The past few weeks have witnessed a dramatic shift in expectations for
Federal Reserve monetary policy, from a "higher for longer" scenario to
one of "lower, more quickly". Futures are pricing in a whopping 130
basis points of cuts in 2024, which many in the market say is far too
optimistic, given the resilience of the economy, the evidence of
tightness in the labour market and the fact that inflation is still
above the central bank's 2% target.
The 1980s were a period of higher interest-rate volatility.

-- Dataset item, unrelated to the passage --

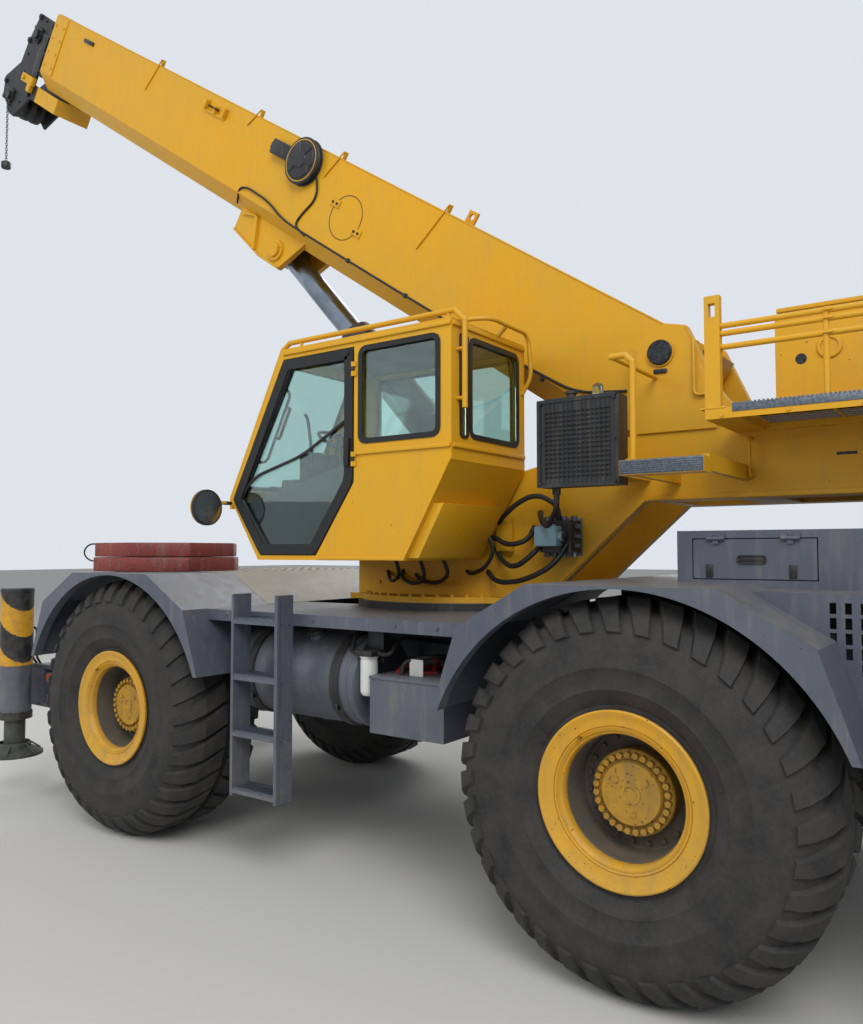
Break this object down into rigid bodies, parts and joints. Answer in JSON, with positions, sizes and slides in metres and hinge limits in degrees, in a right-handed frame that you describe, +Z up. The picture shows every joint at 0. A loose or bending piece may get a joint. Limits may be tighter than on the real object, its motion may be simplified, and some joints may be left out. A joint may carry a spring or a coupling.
{
  "type": "rough-terrain mobile crane",
  "caption": "Two-axle rough-terrain mobile crane with a slewing upper part, side cab, telescopic boom, lift cylinder and four box outriggers.",
  "frame": {"origin": "on the ground under the middle of the crane's box, boom included", "axes": "+X forward towards the boom's tip, +Y to the crane's left, the cab's side, +Z up"},
  "size_m": [10.6647, 3.31, 8.4106],
  "materials": {
    "yellow_paint": "satin yellow machine paint",
    "grey_paint": "satin blue-grey machine paint",
    "black_paint": "satin black paint",
    "red_paint": "worn dark red paint",
    "chrome_rod": "polished hard chrome",
    "tyre": "dusty black rubber",
    "glass": "tinted safety glass",
    "seat_fabric": "black woven seat cloth",
    "cast_iron": "painted cast iron"
  },
  "bodies": {
    "carrier": {"carrier_frame": "grey_paint", "front_fenders": "grey_paint", "rear_fenders": "grey_paint", "decks": "grey_paint", "ladders": "grey_paint", "fuel_tank": "grey_paint", "oil_tank": "grey_paint", "battery_boxes": "grey_paint", "engine_cover": "grey_paint", "engine_block": "cast_iron", "outrigger_pads": "red_paint", "front_axle": "black_paint", "rear_axle": "black_paint", "drive_line": "black_paint", "slewing_ring": "black_paint"},
    "upper": {"turret_frame": "yellow_paint", "counterweight": "yellow_paint", "walkway": "yellow_paint", "cab_shell": "yellow_paint", "cab_glass": "glass", "seat_frame": "black_paint", "operator_seat": "seat_fabric", "cab_console": "black_paint", "oil_cooler": "black_paint", "cab_rails": "yellow_paint", "side_step": "yellow_paint", "valve_block": "black_paint"},
    "cab_door": {"cab_door": "black_paint", "door_glass": "glass"},
    "front_hoist": {"front_hoist_drum": "black_paint"},
    "rear_hoist": {"rear_hoist_drum": "black_paint"},
    "boom_base": {"boom_base": "yellow_paint"},
    "boom_second": {"boom_second": "yellow_paint"},
    "boom_third": {"boom_third": "yellow_paint"},
    "boom_tip": {"boom_tip": "black_paint"},
    "limit_weight": {"hoist_limit_weight": "black_paint"},
    "lift_rod": {"lift_rod": "chrome_rod"},
    "lift_barrel": {"lift_barrel": "black_paint"},
    "left_hood_door": {"left_hood_door": "grey_paint"},
    "right_hood_door": {"right_hood_door": "grey_paint"},
    "front_left_beam": {"front_left_beam": "black_paint"},
    "front_left_jack": {"front_left_jack": "black_paint"},
    "front_right_beam": {"front_right_beam": "black_paint"},
    "front_right_jack": {"front_right_jack": "black_paint"},
    "rear_left_beam": {"rear_left_beam": "black_paint"},
    "rear_left_jack": {"rear_left_jack": "black_paint"},
    "rear_right_beam": {"rear_right_beam": "black_paint"},
    "rear_right_jack": {"rear_right_jack": "black_paint"},
    "front_left_knuckle": {"front_left_knuckle": "black_paint"},
    "front_left_wheel": {"front_left_rim": "yellow_paint", "front_left_tyre": "tyre"},
    "front_right_knuckle": {"front_right_knuckle": "black_paint"},
    "front_right_wheel": {"front_right_rim": "yellow_paint", "front_right_tyre": "tyre"},
    "rear_left_knuckle": {"rear_left_knuckle": "black_paint"},
    "rear_left_wheel": {"rear_left_rim": "yellow_paint", "rear_left_tyre": "tyre"},
    "rear_right_knuckle": {"rear_right_knuckle": "black_paint"},
    "rear_right_wheel": {"rear_right_rim": "yellow_paint", "rear_right_tyre": "tyre"}
  },
  "joints": [
    {"name": "swing", "type": "hinge", "parent": "carrier", "child": "upper", "pos_m": [-1.3024, 0, 1.74], "axis": [0, 0, 1], "continuous": true},
    {"name": "boom_lift", "type": "hinge", "parent": "upper", "child": "boom_base", "pos_m": [-3.0324, 0, 3.28], "axis": [0, -1, 0], "range_deg": [-36.9, 42.1]},
    {"name": "boom_extend_second", "type": "slide", "parent": "boom_base", "child": "boom_second", "axis": [0.83, 0, 0.5577], "range_m": [0, 6.8]},
    {"name": "boom_extend_third", "type": "slide", "parent": "boom_second", "child": "boom_third", "axis": [0.83, 0, 0.5577], "range_m": [0, 6.8]},
    {"name": "boom_extend_tip", "type": "slide", "parent": "boom_third", "child": "boom_tip", "axis": [0.83, 0, 0.5577], "range_m": [0, 6.8]},
    {"name": "lift_rod_pin", "type": "hinge", "parent": "boom_base", "child": "lift_rod", "pos_m": [0.50961, 0, 4.73243], "axis": [0, -1, 0], "range_deg": [-3.45, 3.87]},
    {"name": "lift_stroke", "type": "slide", "parent": "lift_rod", "child": "lift_barrel", "axis": [-0.6738, 0, -0.7389], "range_m": [-0.9954, 1.1342]},
    {"name": "limit_weight_swivel", "type": "hinge", "parent": "boom_tip", "child": "limit_weight", "pos_m": [5.13378, 0.225, 7.51445], "axis": [0, -1, 0], "range_deg": [-42.6, 37.4]},
    {"name": "front_hoist_turn", "type": "hinge", "parent": "upper", "child": "front_hoist", "pos_m": [-3.9524, 0, 3.2], "axis": [0, 1, 0], "continuous": true},
    {"name": "rear_hoist_turn", "type": "hinge", "parent": "upper", "child": "rear_hoist", "pos_m": [-4.6724, 0, 3.2], "axis": [0, 1, 0], "continuous": true},
    {"name": "cab_door_hinge", "type": "hinge", "parent": "upper", "child": "cab_door", "pos_m": [-1.3694, 1.332, 2.45], "axis": [0, 0, 1], "range_deg": [0, 95]},
    {"name": "left_hood_door_hinge", "type": "hinge", "parent": "carrier", "child": "left_hood_door", "pos_m": [-3.6604, 0.892, 2.152], "axis": [1, 0, 0], "range_deg": [0, 85]},
    {"name": "right_hood_door_hinge", "type": "hinge", "parent": "carrier", "child": "right_hood_door", "pos_m": [-3.6604, -0.892, 2.152], "axis": [-1, 0, 0], "range_deg": [0, 85]},
    {"name": "front_left_beam_slide", "type": "slide", "parent": "carrier", "child": "front_left_beam", "axis": [0, 1, 0], "range_m": [0, 1.85]},
    {"name": "front_left_jack_slide", "type": "slide", "parent": "front_left_beam", "child": "front_left_jack", "axis": [0, 0, -1], "range_m": [0, 0.48]},
    {"name": "front_right_beam_slide", "type": "slide", "parent": "carrier", "child": "front_right_beam", "axis": [0, -1, 0], "range_m": [0, 1.85]},
    {"name": "front_right_jack_slide", "type": "slide", "parent": "front_right_beam", "child": "front_right_jack", "axis": [0, 0, -1], "range_m": [0, 0.48]},
    {"name": "rear_left_beam_slide", "type": "slide", "parent": "carrier", "child": "rear_left_beam", "axis": [0, 1, 0], "range_m": [0, 1.85]},
    {"name": "rear_left_jack_slide", "type": "slide", "parent": "rear_left_beam", "child": "rear_left_jack", "axis": [0, 0, -1], "range_m": [0, 0.48]},
    {"name": "rear_right_beam_slide", "type": "slide", "parent": "carrier", "child": "rear_right_beam", "axis": [0, -1, 0], "range_m": [0, 1.85]},
    {"name": "rear_right_jack_slide", "type": "slide", "parent": "rear_right_beam", "child": "rear_right_jack", "axis": [0, 0, -1], "range_m": [0, 0.48]},
    {"name": "front_left_steer", "type": "hinge", "parent": "carrier", "child": "front_left_knuckle", "pos_m": [0.7276, 1.125, 0.937], "axis": [0, 0, 1], "range_deg": [-18, 18]},
    {"name": "front_left_roll", "type": "hinge", "parent": "front_left_knuckle", "child": "front_left_wheel", "pos_m": [0.7276, 1.275, 0.937], "axis": [0, 1, 0], "continuous": true},
    {"name": "front_right_steer", "type": "hinge", "parent": "carrier", "child": "front_right_knuckle", "pos_m": [0.7276, -1.125, 0.937], "axis": [0, 0, 1], "range_deg": [-18, 18]},
    {"name": "front_right_roll", "type": "hinge", "parent": "front_right_knuckle", "child": "front_right_wheel", "pos_m": [0.7276, -1.275, 0.937], "axis": [0, 1, 0], "continuous": true},
    {"name": "rear_left_steer", "type": "hinge", "parent": "carrier", "child": "rear_left_knuckle", "pos_m": [-3.2324, 1.125, 0.937], "axis": [0, 0, 1], "range_deg": [-18, 18]},
    {"name": "rear_left_roll", "type": "hinge", "parent": "rear_left_knuckle", "child": "rear_left_wheel", "pos_m": [-3.2324, 1.275, 0.937], "axis": [0, 1, 0], "continuous": true},
    {"name": "rear_right_steer", "type": "hinge", "parent": "carrier", "child": "rear_right_knuckle", "pos_m": [-3.2324, -1.125, 0.937], "axis": [0, 0, 1], "range_deg": [-18, 18]},
    {"name": "rear_right_roll", "type": "hinge", "parent": "rear_right_knuckle", "child": "rear_right_wheel", "pos_m": [-3.2324, -1.275, 0.937], "axis": [0, 1, 0], "continuous": true}
  ],
  "couplings": [
    {"joint": "boom_extend_third", "follows": "boom_extend_second", "ratio": 1},
    {"joint": "boom_extend_tip", "follows": "boom_extend_second", "ratio": 1},
    {"joint": "lift_rod_pin", "follows": "boom_lift", "ratio": 0.08},
    {"joint": "lift_stroke", "follows": "boom_lift", "m_per_rad": 1.53},
    {"joint": "limit_weight_swivel", "follows": "boom_lift", "ratio": -1},
    {"joint": "front_right_steer", "follows": "front_left_steer", "ratio": 1},
    {"joint": "rear_right_steer", "follows": "rear_left_steer", "ratio": 1}
  ]
}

But in the
past 30 years, the quickest the Fed has flipped to cutting rates has
been the seven months between February 1995 and July that year, when
they fell 25 bps to 5.75% in response to GDP virtually halving to 1.3%
in the second quarter.
The U.S. economy grew at a clip of 5.2% in the third quarter, well above
expectations, which, in theory, would argue against a drop in rates any
time soon. But recent data suggests momentum since then may have waned,
as higher borrowing costs erode hiring and spending.
It's been four months since the Fed last raised rates. Money markets
show the earliest opportunity for a cut is priced in for March - eight
months from the last rate hike - with a cut fully priced in by May, 10
months from the July hike.
The strength of the U.S. consumer has taken most observers, including
Fed policymakers, by surprise this year. Employment is holding up, wage
growth means households' purchasing power hasn't suffered in the face of
high inflation and higher interest rates in the last year.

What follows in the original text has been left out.